SOURCE MATERIAL »
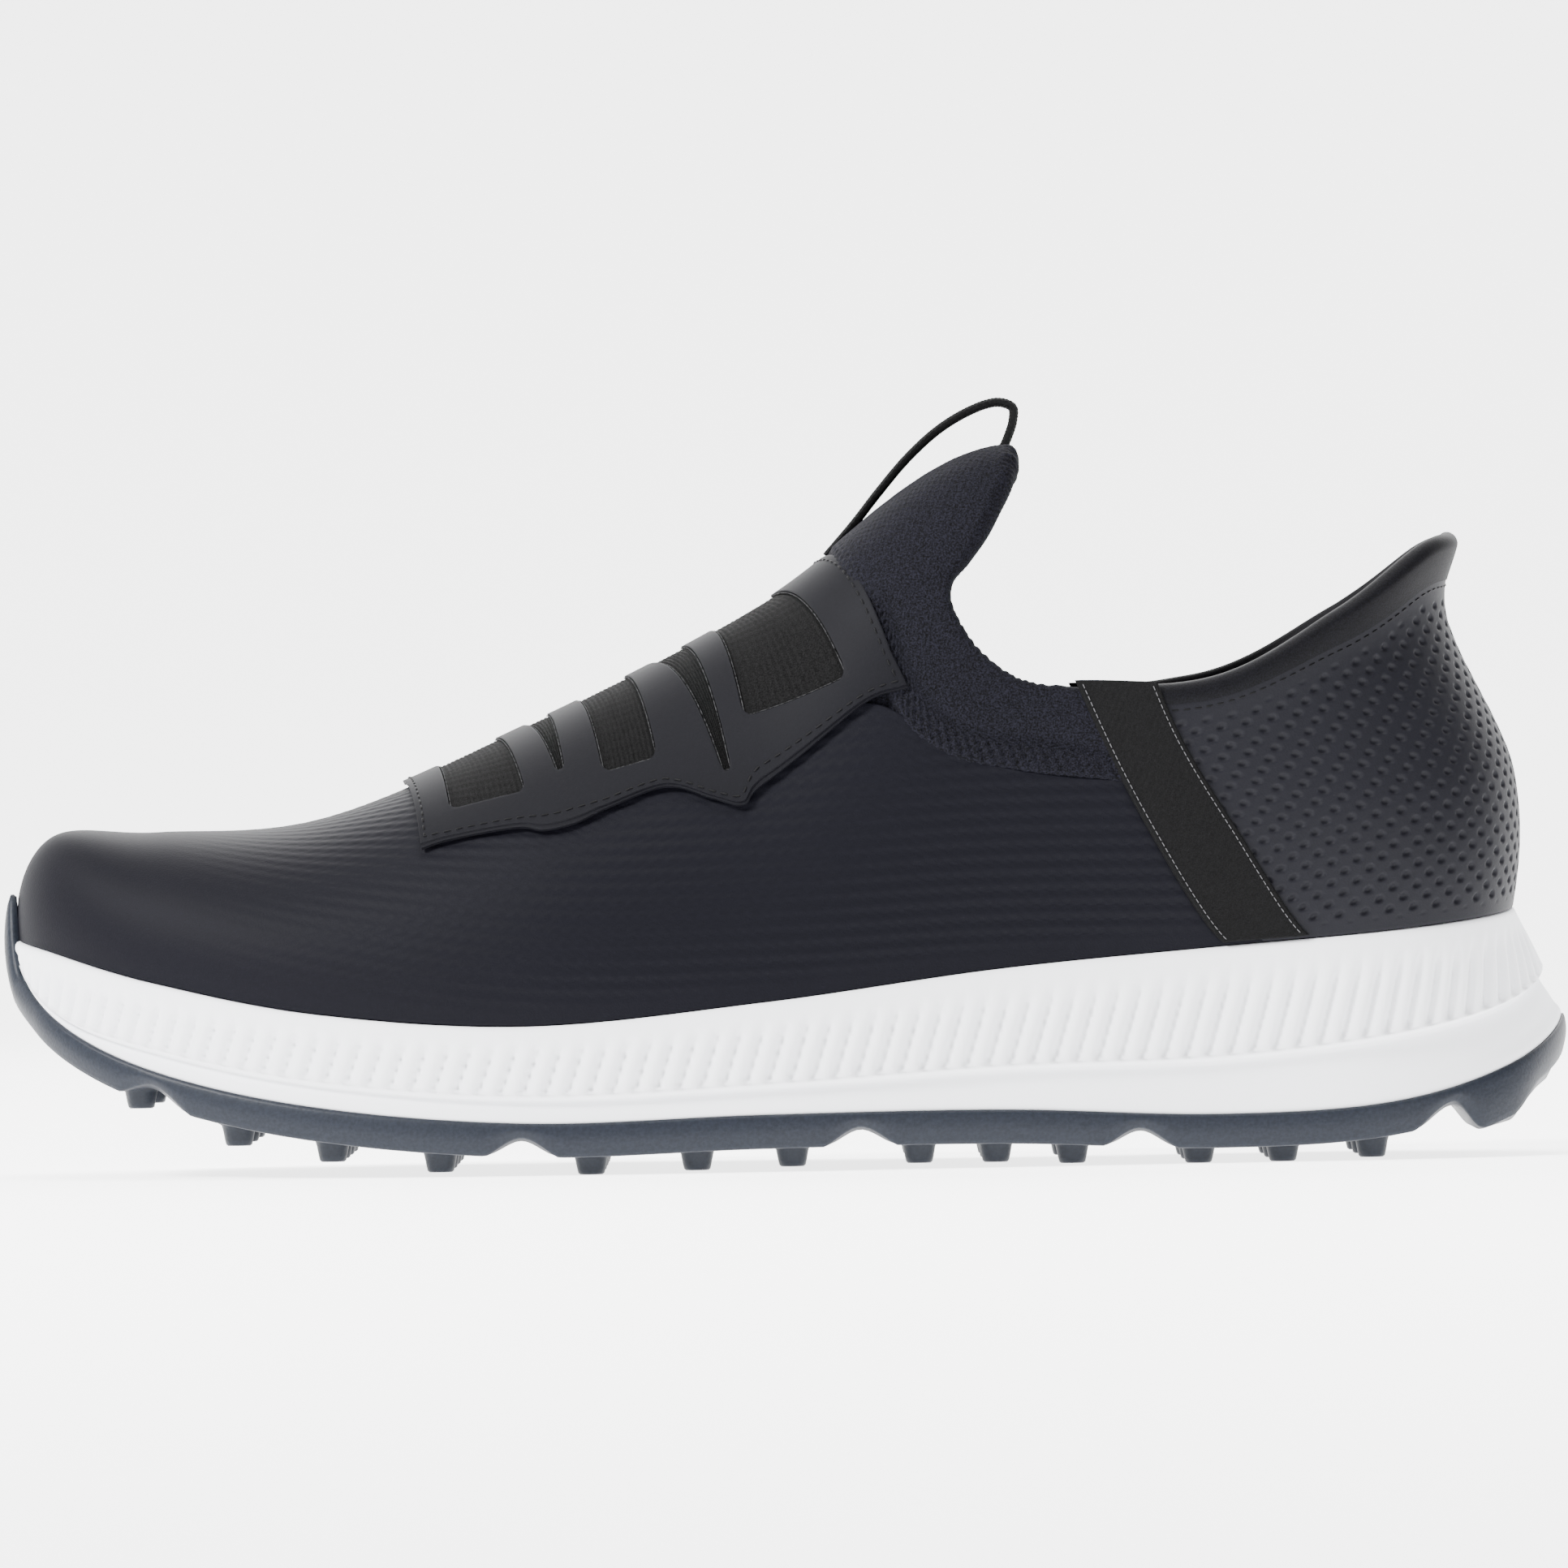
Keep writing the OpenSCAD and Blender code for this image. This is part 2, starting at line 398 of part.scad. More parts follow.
// ---- pull loop, from the front tab to the rear tab on the tongue
loop_path = [[15.5, 124.3], [19, 129.5], [25, 136.2], [31, 141.2], [37, 144.2], [42.5, 145.8],
  [45.7, 145], [45.7, 142.4], [44.9, 139.9]];
loop_hinge = [[14, 121.9], [44.4, 138.5]];
loop_line = unit(loop_hinge[1] - loop_hinge[0]);
function loop_rise(p) = (p - loop_hinge[0]) * [-loop_line[1], loop_line[0]];
module pull_loop() color([0.09, 0.09, 0.1]) {
  rows = [for (t = steps(0, 1, 26)) let(p = curve(loop_path, t), d = 0.01,
      along = unit(curve(loop_path, min(1, t + d)) - curve(loop_path, max(0, t - d))),
      half = min(loop_w / 2, max(1, loop_rise(p) * 1.1)), out = [-along[1], along[0]] * loop_t / 2)
    [p, out, half]];
  thick([for (r = rows) [for (y = [-1, 1]) let(p = r[0] + r[1]) [p[0], y * r[2], p[1]]]],
    [for (r = rows) [for (y = [-1, 1]) let(p = r[0] - r[1]) [p[0], y * r[2], p[1]]]],
    true, true, false);
}
// A tab of webbing sewn flat on the tongue's ridge, h being its half width as w
tab_t = 0.5;
module tab(a, b, h) {
  skin([for (u = steps(0, 1, 3)) [for (y = steps(-h, h, 2)) [station(mix(a, b, u)), y]]],
    tongue_rise + 0.2, tongue_rise + 0.2 + tab_t);
}
module loop_tab_front() color([0.09, 0.09, 0.1]) tab(17.9, 21, 0.02);
module loop_tab_rear() color([0.09, 0.09, 0.1]) tab(40.5, 43.7, 0.02);

outsole_fore();
outsole_rear();
turf_lugs_fore();
turf_lugs_rear();
midsole_fore();
midsole_rear();
lasting_board_fore();
lasting_board_rear();
insole_fore();
insole_rear();
vamp_toe();
vamp_flex_zone();
toe_puff();
lining_toe();
lining_flex_zone();
instep_lining();
quarter_lateral();
quarter_medial();
heel_panel();
heel_counter();
heel_pillow();
heel_lining();
collar_rim();
side_tape_lateral();
side_tape_medial();
elastic_gore();
cage_overlay();
knit_collar();
knit_bend_zone();
tongue();
tongue_foam();
loop_tab_front();
loop_tab_rear();
pull_loop();
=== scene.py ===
"""Slip-on golf shoe, left foot: fabric, foam, rubber and stitching in the CAD part's frame.

Lengths are in millimetres up to the point where a mesh is made. The guide curves are the part's own,
so every layer lies on the same last: s runs from the toe (0) to the heel (1), and w from the lateral
feather line (-1) over the ridge (0) to the medial one (1).
"""
import math

import bmesh
import bpy
import numpy as np
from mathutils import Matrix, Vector


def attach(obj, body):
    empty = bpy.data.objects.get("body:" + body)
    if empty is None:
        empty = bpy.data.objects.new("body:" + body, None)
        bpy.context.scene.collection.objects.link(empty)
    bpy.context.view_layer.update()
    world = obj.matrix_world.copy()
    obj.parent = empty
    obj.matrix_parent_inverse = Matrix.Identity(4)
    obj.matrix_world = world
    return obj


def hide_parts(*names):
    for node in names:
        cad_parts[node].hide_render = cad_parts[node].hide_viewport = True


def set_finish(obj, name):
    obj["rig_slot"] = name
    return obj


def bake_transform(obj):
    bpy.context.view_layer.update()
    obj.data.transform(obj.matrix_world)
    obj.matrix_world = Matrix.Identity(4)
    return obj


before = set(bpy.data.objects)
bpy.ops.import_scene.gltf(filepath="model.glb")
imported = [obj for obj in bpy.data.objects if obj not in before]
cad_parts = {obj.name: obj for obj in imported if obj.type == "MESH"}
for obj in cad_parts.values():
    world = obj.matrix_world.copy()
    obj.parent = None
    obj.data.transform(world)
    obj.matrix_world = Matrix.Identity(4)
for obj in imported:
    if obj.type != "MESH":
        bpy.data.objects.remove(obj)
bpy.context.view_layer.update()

MM = 0.001
LAT, MED = -1, 1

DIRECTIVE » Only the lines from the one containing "instep_lining();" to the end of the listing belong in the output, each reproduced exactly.

TASK RESPONSE »
instep_lining();
quarter_lateral();
quarter_medial();
heel_panel();
heel_counter();
heel_pillow();
heel_lining();
collar_rim();
side_tape_lateral();
side_tape_medial();
elastic_gore();
cage_overlay();
knit_collar();
knit_bend_zone();
tongue();
tongue_foam();
loop_tab_front();
loop_tab_rear();
pull_loop();
=== scene.py ===
"""Slip-on golf shoe, left foot: fabric, foam, rubber and stitching in the CAD part's frame.

Lengths are in millimetres up to the point where a mesh is made. The guide curves are the part's own,
so every layer lies on the same last: s runs from the toe (0) to the heel (1), and w from the lateral
feather line (-1) over the ridge (0) to the medial one (1).
"""
import math

import bmesh
import bpy
import numpy as np
from mathutils import Matrix, Vector


def attach(obj, body):
    empty = bpy.data.objects.get("body:" + body)
    if empty is None:
        empty = bpy.data.objects.new("body:" + body, None)
        bpy.context.scene.collection.objects.link(empty)
    bpy.context.view_layer.update()
    world = obj.matrix_world.copy()
    obj.parent = empty
    obj.matrix_parent_inverse = Matrix.Identity(4)
    obj.matrix_world = world
    return obj


def hide_parts(*names):
    for node in names:
        cad_parts[node].hide_render = cad_parts[node].hide_viewport = True


def set_finish(obj, name):
    obj["rig_slot"] = name
    return obj


def bake_transform(obj):
    bpy.context.view_layer.update()
    obj.data.transform(obj.matrix_world)
    obj.matrix_world = Matrix.Identity(4)
    return obj


before = set(bpy.data.objects)
bpy.ops.import_scene.gltf(filepath="model.glb")
imported = [obj for obj in bpy.data.objects if obj not in before]
cad_parts = {obj.name: obj for obj in imported if obj.type == "MESH"}
for obj in cad_parts.values():
    world = obj.matrix_world.copy()
    obj.parent = None
    obj.data.transform(world)
    obj.matrix_world = Matrix.Identity(4)
for obj in imported:
    if obj.type != "MESH":
        bpy.data.objects.remove(obj)
bpy.context.view_layer.update()

MM = 0.001
LAT, MED = -1, 1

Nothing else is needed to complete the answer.